• GIVEN INFORMATION:

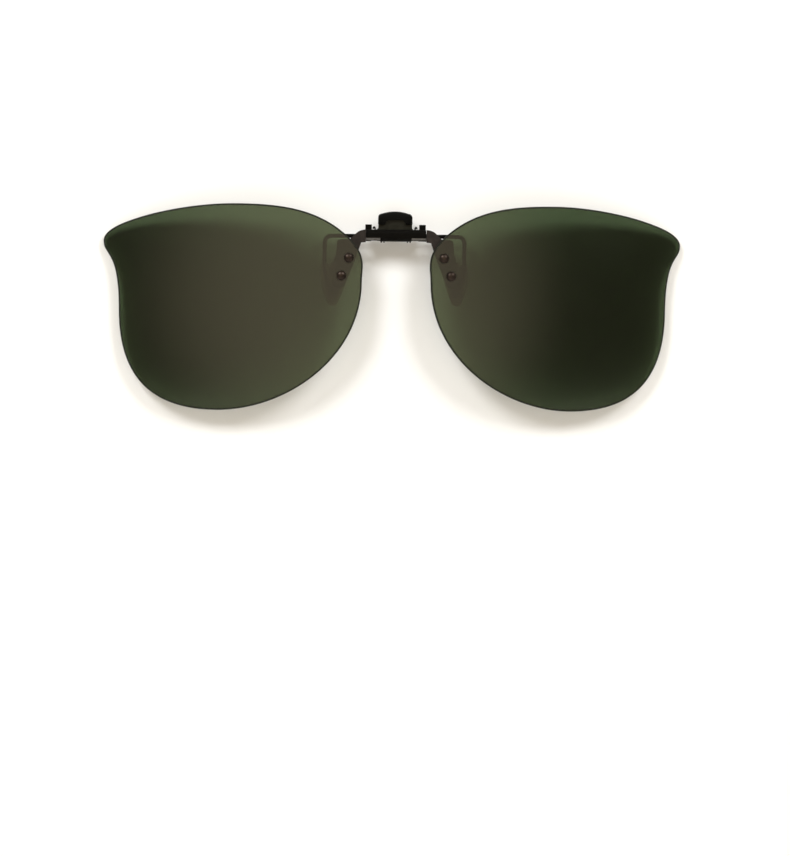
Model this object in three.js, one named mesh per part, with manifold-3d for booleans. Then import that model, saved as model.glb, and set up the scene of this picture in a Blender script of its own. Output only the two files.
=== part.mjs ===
// Clip-on flip-up sun lenses: a sprung two-jaw clamp that grips a pair of spectacles, and a pair of
// rimless tinted lenses that flip up on a shaft in front of it.
// Millimetres, +Z up, +X to the right as seen from the front, -Y towards the front, +Y to the wearer.
// The origin is the nip: the middle of the closed jaws, halfway up the rubber pads.
import * as THREE from 'three';
import { mergeVertices } from 'three/addons/utils/BufferGeometryUtils.js';
import Module from 'manifold-3d';

const wasm = await Module();
wasm.setup();

// ---- driving dimensions -------------------------------------------------------------------------
const LENS_RADIUS = 265; // front surface of a 2-base lens
const LENS_THICKNESS = 1.0;
const LENS_WRAP = THREE.MathUtils.degToRad(7); // how far each lens turns back towards the temple
const LENS_CENTRE = { x: 39.9, y: -3.97, z: -5.6 }; // front vertex
const LENS_REACH = 46; // from the vertex past the farthest point of the outline
const LENS_CURVE_SEGMENTS = 14;

const FLIP = { y: -2.45, z: 11.6 }; // axis that the lenses flip about
const FLIP_SHAFT_R = 0.5;
const FLIP_SHAFT_HALF = 8.25; // to the inside of its peened heads
const SHAFT_HEAD = { radius: 0.72, height: 0.3 };
const CAM_HALF = 2.6; // half length of the square detent cam
const CAM_SIDE = 0.8;

const CLAMP = { y: 0.9, z: 12.1 }; // axis that the rear jaw swings about
const WIRE_R = 0.5;
const RUN = 0.12; // radial clearance of what turns
const FIT = 0.1; // radial clearance of what is fixed

const BODY_HALF = 7.4; // half width of the jaw frame's middle
const CHEEK_WIDTH = 1.5;
const CURL = { half: 3.8, depth: 0.87 }; // curl under the flip shaft
const STAKE = { radius: 0.17, length: 0.5, z: 10.7, places: [2.9, 3.55] };
const SHEET = { front: -1.35, rear: -0.85 }; // jaw frame's flat sheet, in y
const BLADE = { front: -1.3, rear: -0.9 }; // thinned end of each leg, inside its pad
const HOOD = {
  front: -3.75, frontInner: -3.2, rearInner: -1.35,
  top: 13.65, topInner: 12.8, bottom: 11.6, rearBottom: 10.95,
};
const LUG = { front: -2.3, rear: -0.5, top: 14.9, chamfer: 0.15 };
const CLAMP_BOSS_R = 1.25;

const PAD_GAP = 0.2; // each pad's distance from the nip plane when the clamp is shut
const FRONT_PAD_THICKNESS = 1.8;
const REAR_PAD_THICKNESS = 2.0;
const PAD_ROUND = 0.4;
const BLADE_GAP = 0.15;

const HOOK_X = 17.3; // centre of the wire's downward run
const HOOK_Y = PAD_GAP + REAR_PAD_THICKNESS / 2;
const HOOK_BEND = 1.9;
const HOOK_STEPS = 80;

const LEVER_TILT = THREE.MathUtils.degToRad(8); // the thumb tab leans forward by this
const KNUCKLE_HALF = 4.3;
const KNUCKLE_R = 1.2;
const LEVER_SHEET = { front: -0.95, rear: -0.35, neckHalf: 4.55, shoulderHalf: 4.15, shoulder: 3.03 };
const TONGUE = { half: 2.75, top: 5.0 };
const CAP = { half: 4.2, front: -1.7, rear: 0.35, bottom: 3.05, shoulder: 5.6, crown: 6.3 };
const CAP_WINDOW = { bottomHalf: 2.5, topHalf: 1.8, corner: 3.4, top: 4.2 };

const SPRING_WIRE_R = 0.19;
const SPRING_COIL_R = 0.82;
const SPRING_PITCH = 0.44;
const SPRING_START = 4.5; // inner end of the coil
const SPRING_TURNS = 2.25;
// Standing end of the spring from its curled tip down to the coil.
const SPRING_END = [
  { x: 5.4, z: 13.85 }, { x: 5.33, z: 14.2 }, { x: 5.14, z: 14.33 }, { x: 4.97, z: 14.1 },
  { x: 4.92, z: 13.6 }, { x: 4.86, z: 13.0 },
];

const BRACKET = { front: -4.2, rear: -3.6, inner: 7.48, earWidth: 0.55, eyeR: 0.85 };
const RIVETS = [
  { name: 'upper', x: 11.7, z: 6.65 },
  { name: 'lower', x: 13.5, z: 2.3 },
];
const RIVET = { headR: 1.22, headHeight: 0.85, shankR: 0.6, tailR: 1.0, tailHeight: 0.4 };
const RIVET_HOLE_R = 0.75;
const WASHER_R = 1.4;
const SEAT_GAP = 0.08;

const SIDES = [
  { name: 'left', sign: -1 },
  { name: 'right', sign: 1 },
];

// ---- materials ------------------------------------------------------------------------------------
const finishes = {
  lens: { color: 0x3b4029, roughness: 0.08, metalness: 0, transparent: true, opacity: 0.8 },
  metal: { color: 0x1a1917, roughness: 0.35, metalness: 0.85 },
  steel: { color: 0x6b6863, roughness: 0.3, metalness: 1.0 },
  plastic: { color: 0x141412, roughness: 0.5, metalness: 0 },
  rubber: { color: 0x1d1b19, roughness: 0.75, metalness: 0 },
  nylon: { color: 0x8d8b80, roughness: 0.5, metalness: 0 },
};

const group = new THREE.Group();

function addPart(name, finish, geometry) {
  const mesh = new THREE.Mesh(geometry, new THREE.MeshStandardMaterial(finishes[finish]));
  mesh.name = name;
  group.add(mesh);
}

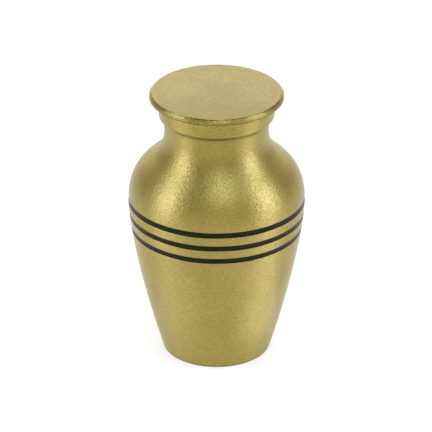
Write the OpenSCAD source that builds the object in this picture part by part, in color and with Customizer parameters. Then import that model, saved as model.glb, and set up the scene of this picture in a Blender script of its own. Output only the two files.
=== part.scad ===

• BRIEF:
Please copy, word for word, every line from the first line of the records through the line containing "wasm.setup();", with both of those lines included and nothing else.

• EXERCISE RESULT:
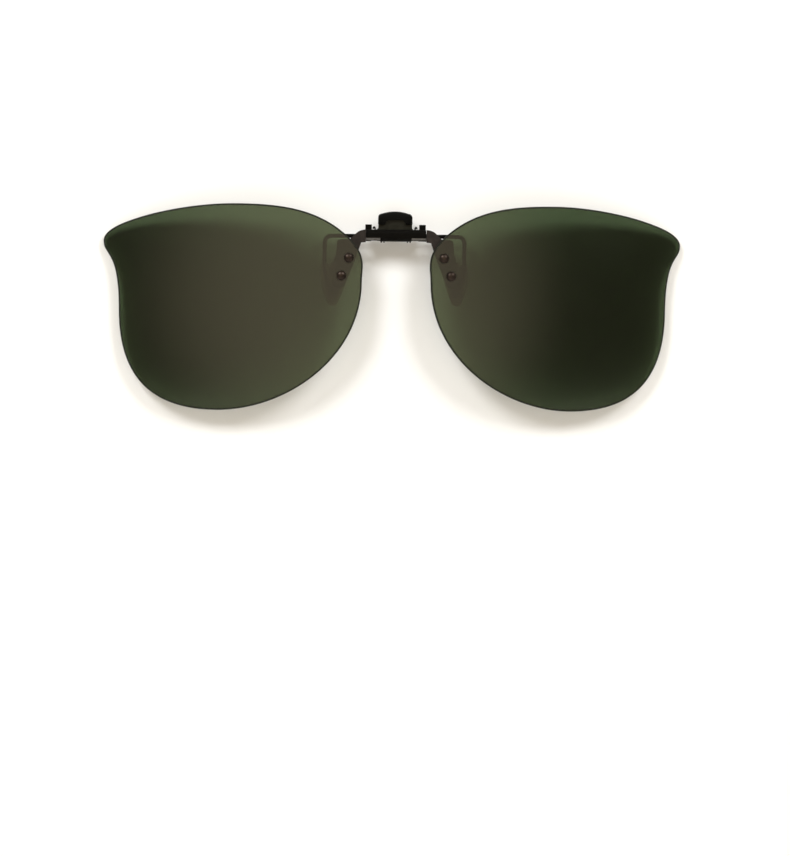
Model this object in three.js, one named mesh per part, with manifold-3d for booleans. Then import that model, saved as model.glb, and set up the scene of this picture in a Blender script of its own. Output only the two files.
=== part.mjs ===
// Clip-on flip-up sun lenses: a sprung two-jaw clamp that grips a pair of spectacles, and a pair of
// rimless tinted lenses that flip up on a shaft in front of it.
// Millimetres, +Z up, +X to the right as seen from the front, -Y towards the front, +Y to the wearer.
// The origin is the nip: the middle of the closed jaws, halfway up the rubber pads.
import * as THREE from 'three';
import { mergeVertices } from 'three/addons/utils/BufferGeometryUtils.js';
import Module from 'manifold-3d';

const wasm = await Module();
wasm.setup();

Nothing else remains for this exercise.